Issue 150: 2018 04 19: Picasso 1932

19 April 2018

Picasso 1932

Love, Fame, Tragedy (at Tate Modern, 8 March – 9 September)

By William Morton

Copyright – Succession Picasso/DACS 2018

It is common to think of artists as poverty-stricken, but of course it is not true in the case of artists such as Picasso who find success in their own lifetime.  By 1932, he had left bohemian life behind and was distinctly prosperous.  He had a Hispano-Suiza car, a chateau at Boisgeloup in Normandy and an apartment in Paris.  There is a photograph of him on a seaside holiday, with his wife Olga and his son, wearing a suit and tie and looking like a successful businessman.  What he had not given up was women and he had been carrying on with an athletic girl called Marie-Thérèse Walter, whom he had first met when she was 17 in 1927.  He would eventually leave his wife for her.

In 1932, Picasso was apparently feeling under some pressure to branch out in a new direction in order to compete with his rivals such as Matisse.  Although their affair had been going on for some years, it was only then that Marie-Thérèse began to figure in his work when he produced a series of paintings featuring her, many of which are in the Exhibition and some of which have a strong sexual undertone.  They are not pretty, but powerful and striking.  The mood varies but Marie-Thérèse’s distinctive face and a lock of her blonde hair are there, however distorted.  In Nude Woman in a Red Armchair, her face is divided, one half looking forward and the other half sideways.  In Nude, Green Leaves and Bust, her head eerily stares at her own naked body.  In The Dream, a penis suggestively forms part of the head.  In the intricate Girl before a Mirror (a subject for many artists), her face is doll-like and she is surrounded by feminine curves.  Towards the end of the year, she contracted a serious infection while swimming in the Marne.  This is thought to have been the inspiration for a series of paintings of the rescue of drowned and drowning people.

While Marie-Thérèse was often the subject, Picasso was immensely prolific during the year and he also completed a series of paintings of stylised women playing with a ball on a beach and difficult studies of Matthias Grünewald’s Isenheim Altarpiece.  There are paintings of women turning into octopuses or vice versa, simple but effective charcoal drawings and some appealing small landscapes of Boisgeloup in the rain.

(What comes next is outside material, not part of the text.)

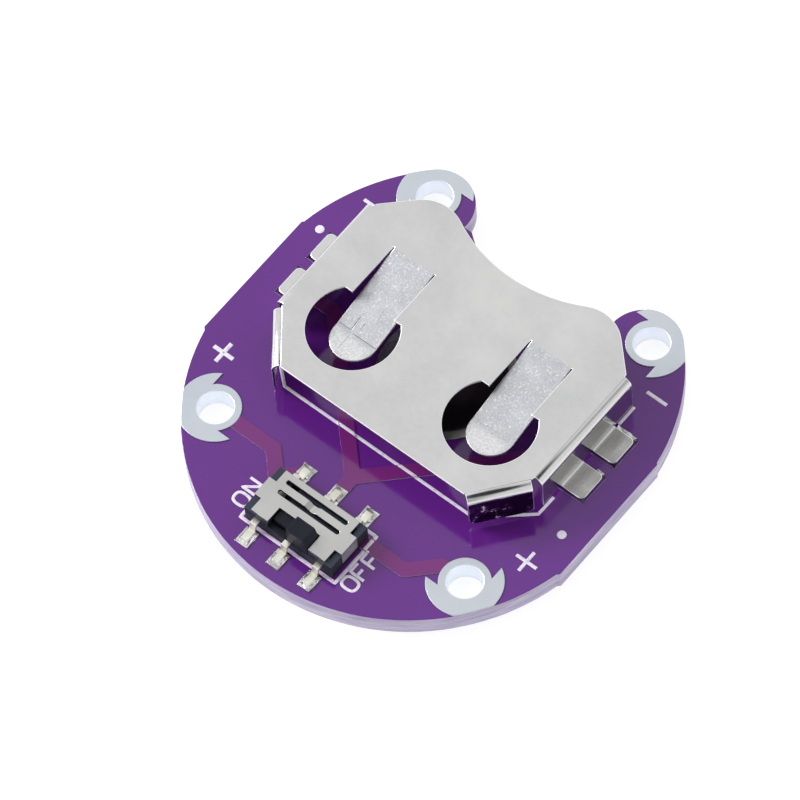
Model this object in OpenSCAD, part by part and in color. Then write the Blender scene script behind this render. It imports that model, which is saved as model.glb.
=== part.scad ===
// Sewable coin cell holder: a round board with four sewing eyelets,
// a sprung sheet-metal clip for one coin cell and a small slide switch.
// The board lies flat, +Z up. +X runs along the switch, +Y towards the side
// where the cell slides in. The origin is under the middle of the board.

/* [Board] */
// Thickness of the board
board_t = 1.6; // [1:0.1:2.4]
// Width across the two flat sides
board_w = 29.1; // [28.9:0.1:31]
// Height from the bottom of the curve to the top of the ears
board_h = 30.1; // [30:0.1:31]
// Radius of the lower edge
lower_r = 14.8; // [14.7:0.05:15.2]
// Lower end of the flat side stubs, measured from the middle of the board
stub_y_low = -3.6; // [-4.2:0.1:-3]
// Upper end of the flat side stubs
stub_y_high = 6.2; // [5.6:0.1:6.6]
// Radius of the round end of each ear
ear_r = 2.55; // [2.4:0.05:2.7]
// Distance of each ear's centre from the middle line
ear_x = 8.5; // [8.3:0.05:8.7]
// Radius of the shallow bay between the ears
bay_r = 8.3; // [7.5:0.1:9]
// Depth of the bay below the top of the ears
bay_depth = 4.75; // [4.3:0.05:5]
// Depth of the step where the bay meets the ears, below their top
bay_step = 2.8; // [2.5:0.05:3.2]
// Thickness of the copper and its plating
copper_t = 0.08; // [0.05:0.01:0.12]

/* [Sewing eyelets] */
// Radius of each sewing hole
eyelet_hole_r = 1.2; // [0.9:0.05:1.3]
// Width of the plated ring around a hole
eyelet_ring_w = 0.5; // [0.4:0.05:0.7]
// Radius of the horned petal beside the ring
petal_r = 2.5; // [2.2:0.05:2.7]
// Wall of the plated barrel through the hole
barrel_wall = 0.18; // [0.17:0.01:0.3]
// Distance of the lower eyelets from the middle line
eyelet_low_x = 10.18; // [9.8:0.02:10.4]
// Height of the lower eyelets above the bottom of the board
eyelet_low_rise = 7.37; // [7.1:0.01:7.7]
// Distance of the upper eyelets from the middle line
eyelet_high_x = 8.88; // [8.6:0.02:9]
// Depth of the upper eyelets below the top of the ears
eyelet_high_drop = 2.2; // [2.15:0.01:2.4]

/* [Copper] */
// Width of a copper track
track_w = 1; // [0.6:0.05:1.1]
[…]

In the year, a retrospective of Picasso’s work was held in Paris, and one room contains some of the works included in that such as the Blue Period Girl in a Chemise and the well-known The Three Dancers of 1925.  A fine traditional portrait of Olga shows her looking slightly sombre as if anticipating problems ahead (but that is imagining things since it was painted in 1918).

The Exhibition is an excellent record of a very good year for Picasso and of his versatility and originality even if, by definition, it is not the total story of such a great and long-lived artist.